Operation Manual

28
NL
5. BEDIENINGSELEMENTEN EN IN-/UITGANGEN
5.1 INSTELLING VAN DE INGANGSGEVOELIGHEID
De ingangsgevoeligheid kan aan elke autoradio of cassettedeck worden aangepast.
Draai de volumeregelaar van uw radio op gemiddeld volume en stel dan de
ingangsniveauregelaar (3) dusdanig in, dat er een gemiddelde geluidssterkte hoorbaar
is. Bij deze instelling zijn over het algemeen voldoende capaciteitsreserves bij een
optimale ruisspanningsafstand gegarandeerd.
ATTENTIE: harde testsignalen slechts kortstondig weergeven om schade van de
luidspreker te vermijden.
5.2 LAAGDOORLAATFILTER MET REGELBARE KANTELFREQUENTIE
Als de versterker als subwooferversterker wordt gebruikt, zet de schakelaar (7) dan op
„LPF“. Stel met de regelaar (6) de gewenste kantelfrequentie in. Met deze instelling kan
de filter worden aangepast aan de betreffende laagweergever.De hoge flanksteilheid van
de filter zorgt voor een exacte daling van gemiddelde en hoge frequentiebereiken.

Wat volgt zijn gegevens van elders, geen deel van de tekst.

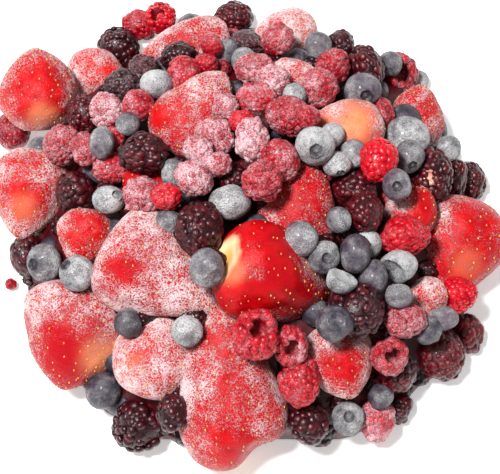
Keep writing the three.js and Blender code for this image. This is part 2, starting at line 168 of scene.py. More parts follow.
blueberryRows = [
    (-35, 57, 12, 11.5, 3, 0.75, 0.3), (-78, 32.5, 10, 10, -3, 0.5, 0.3), (-55, 35, 10, 12, 0, 0.5, 0.7),
    (-45.5, 42, 9, 9, -4, 0.5, 0.4), (-22, 78.5, 10, 10, -3, 0.5, 0.3), (-2, 65.5, 10.5, 11, 1, 0.8, 0.2),
    (-8.5, 69, 9.5, 9.5, -3, 0.4, 0.3), (16.5, 53, 9, 9, -3, 0.6, 0.3), (25.5, 71, 10.5, 11, 1, 0.55, 0.5),
    (52, 64.5, 9.5, 9.5, -3, 0.5, 0.3), (62, 58, 8.5, 9, -3, 0.9, 0.2),
    (42, 54.5, 13.5, 12.5, 2, 0.42, 0.55, 0.12, -0.4), (57.5, 44, 12, 11, -1, 0.2, 0.3),
    (58.5, 37, 17, 16, 1, 0.7, 0.1), (59, 30, 11.5, 13.5, 4, 0.35, 0.4, 0.2, -0.6), (38.5, 31, 11, 11, 0, 0.7, 0.4),
    (30, 38, 10, 10, -2, 0.7, 0.3), (24, 34, 15, 15, 6, 1, 0.1, 0.05, -0.3),
    (32.5, 27, 11, 9.5, 1, 0.8, 0.2, 0.2, -0.75), (74, 33, 10, 10, 1, 0.75, 0.2),
    (54.5, 19.5, 11, 12, 3, 0.45, 0.6, -0.05, -0.15), (-52.5, 14, 12.5, 11, 3, 0.78, 0.2, 0.55, 0.3),
    (-76.5, -9.5, 13.5, 14, 3, 0.68, 0.25, -0.55, -0.1), (-64.5, -13.5, 13, 13.5, 4, 0.62, 0.2, -0.55, 0.5),
    (-28.5, 23.5, 10, 12, -2, 0.6, 0.3), (-7.5, 13, 15.5, 13.5, 2, 0.62, 0.2), (-16, -11.5, 13.5, 15, 10, 0.38, 0.5),
    (19, -0.5, 12.5, 13.5, 5, 0.45, 0.9), (27.5, -7.5, 12, 12.5, 5, 0.62, 0.3, 0.15, -0.05),
    (39, -6, 12, 15.5, 3, 0.22, 0.4), (44.5, -2.5, 10, 11, -1, 0.8, 0.3), (33, 6.5, 10, 10, 2, 0.5, 0.5),
    (34, -16, 12, 10.5, 2, 0.95, 0.1), (46, -15, 11.5, 14, 3, 0.32, 0.4), (55, -11, 14.5, 13, 1, 0.8, 0.1),
    (55.5, -22, 10.5, 10, 2, 0.45, 0.5), (-45.5, -32, 10.5, 11, 4, 0.25, 0.2), (-54.5, -57, 13.5, 14.5, 0, 0.12, 0.2),
    (-23.5, -35, 12, 12.5, 4, 0.85, 0.15), (31.5, -32, 13.5, 14, 4, 0.16, 0.2), (66, -34.5, 10.5, 11, 0, 0.3, 0.3),
    (72, -30, 11.5, 9.5, 3, 0.4, 0.9), (36.5, -67.5, 12.5, 13.5, 2, 0.55, 0.2, 0, 0.2),
    (48.5, -59.5, 9.5, 9.5, -4, 0.2, 0.3), (-30.5, 5.5, 10, 10, -5, 0.4, 0.4),
]

# The balls that stand in for a strawberry while the heap settles: share of length, share of width
strawberryBalls = ((0.26, 0.45), (0.52, 0.4), (0.8, 0.24))


def sightLine(across, up):
    return (target + right * across + upward * up - eye).normalized()


def distanceToMound(direction, inset):
    # where a sight line comes to a depth of inset under the mound's surface, or to that height over the floor
    axes = (mound["width"] / 2 - inset, mound["depth"] / 2 - inset, mound["height"] - inset)
    start = Vector([eye[i] / axes[i] for i in range(3)])
    course = Vector([direction[i] / axes[i] for i in range(3)])
    a, b, c = course.dot(course), start.dot(course), start.dot(start) - 1
    root = b * b - a * c
    toFloor = (inset - eye.z) / direction.z
    return toFloor if root < 0 else min(toFloor, (-b - math.sqrt(root)) / a)


def placeBerry(across, up, width, length, lift, axis=None, **looks):
    direction = sightLine(across, up)
    inset = settling["bedding"] * min(width, length)
    home = distanceToMound(direction, inset) - lift
    size = home / view["distance"]
    # a small berry is one ball of its mean radius
    shares = strawberryBalls if axis else ((0.5, 0.25 + 0.25 * length / width),)
    lengthways = axis or upward
    floor = (inset * size - eye.z) / direction.z
    return {
        "direction": direction, "home": home, "floor": floor, "at": min(home, floor), "axis": lengthways,
        "width": width * size, "length": length * size, **looks,
        "mostSink": settling["mostSinkOfLarge"] if axis else settling["mostSink"],
        "balls": [(lengthways * ((along - 0.5) * length * size), radius * width * size) for along, radius in shares],
    }


def placeStrawberry(across, up, width, length, turn, lean, shoulder, lift, frost, tint, spots):
    turned, leaned = math.radians(turn), math.radians(lean)
    flat = right * math.cos(turned) + upward * math.sin(turned)
    axis = flat * math.cos(leaned) - forward * math.sin(leaned)
    looks = {"shoulder": shoulder, "frost": frost, "tint": tint, "spots": spots}
    return placeBerry(across, up, width, length, lift, axis, **looks)


def placeSmall(across, up, width, height, lift, frost, tint, *mark):
    return placeBerry(across, up, width, height, lift, frost=frost, tint=tint, mark=mark)


def centreOf(berry):
    return eye + berry["direction"] * berry["at"]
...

5.3 HOOGDOORLAATFILTER MET REGELBARE KANTELFREQUENTIE
Als de versterker wordt gebruikt als versterker voor satellietluidsprekers (midden-
/hogetonenluidsprekers) zet de regelaar (7) dan op „HPF“. Stel met regelaar (5) de
gewenste kantelfrequentie in. Op die wijze worden alleen frequenties boven de
ingestelde kantelfrequentie versterkt. Hierdoor kan vervorming door te grote
membraanslag bij lage frequenties en kleine satellietluidsprekers effectief wordt
gereduceerd zonder dat dit een negatieve invloed heeft op het lagetoonniveau.
5.4 BAS-BOOST
Met behulp van de bas-boost-functie (4) wordt een opduw of correctie van de onderste
basfrequenties bereikt.
5.5 UITGANGEN VOOR DE AANSLUITING VAN EXTRA VERSTERKERS
Het ingangssignaal van de LINE INPUT aansluitingen L en R (2) wordt direct
doorgegeven aan de uitgangen LINE OUT (1) Len R. De LINE OUT aansluitingen maken
de aansluiting van extra versterkers zonder extra T-stukken en kabel mogelijk.